I got my doctorate, I run marathons. We’re trying to have our children be not so focused on achievement. Our parents didn’t go to college, so it was important that we achieved, so they were giving us their dreams. And our dream for our kids is that they achieve, but they achieve in the context of being able to have a really happy, fun life. (Emphasis added)
When Beth talked about her ongoing concerns as a parent, her attention shifted to learning how to have fun. When asked about what she wants her children to have accomplished by the time they complete their formal education, she reiterated this point. She’s not “worried about them being a success” because she believes she knows how to ensure that; she’s less certain, however, whether she knows how to ensure “fun”: [1]

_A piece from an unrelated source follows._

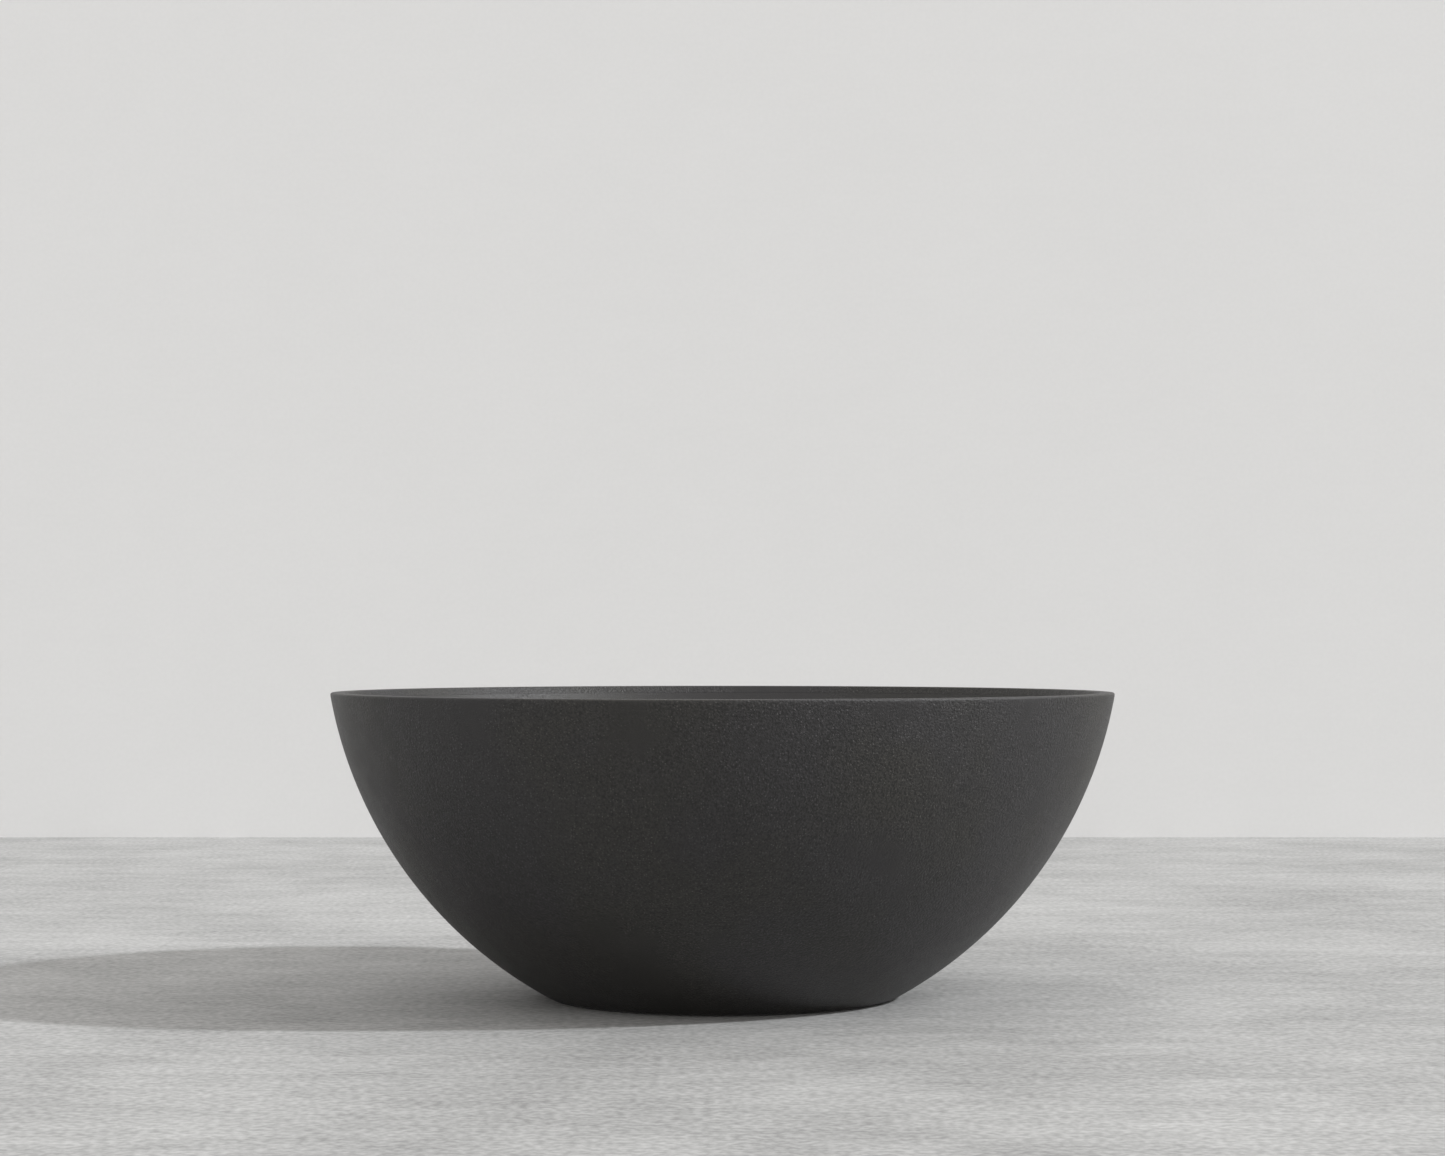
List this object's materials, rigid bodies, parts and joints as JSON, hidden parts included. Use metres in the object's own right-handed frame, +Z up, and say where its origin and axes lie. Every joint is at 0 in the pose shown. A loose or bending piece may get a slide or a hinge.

Passion, a sense of satisfaction, a capacity for having fun—these are significant elements of the goals that professional middle-class parents hold out for their children. And in their minds these goals differ dramatically from the “basic things” they believe their parents held out as goals for them. They are also quite different from the goals that middle — and working-class parents hold out for their children. Let me be clear: I am not saying that the less privileged parents do not care about whether their children find careers that give them satisfaction or that they be happy in their lives. I am saying that these parents are considerably less likely than their more privileged peers to state this satisfaction and happiness as goals that supersede economic independence, self-sufficiency, and the acquisition of useful skills.25
From the perspective of a child, the latter set of ambitions might seem like sufficient pressure. Understanding that parents also want them to be having fun and to be not merely happy but passionate about what they are doing— these might feel like significant new burdens and responsibilities. They might also be perceived as more controlling desires because they leave no room for superficial interest but require evidence of deep engagement. And they add to the pressure of performance the pressure of effortlessness, so that the achievements themselves appear to be fun.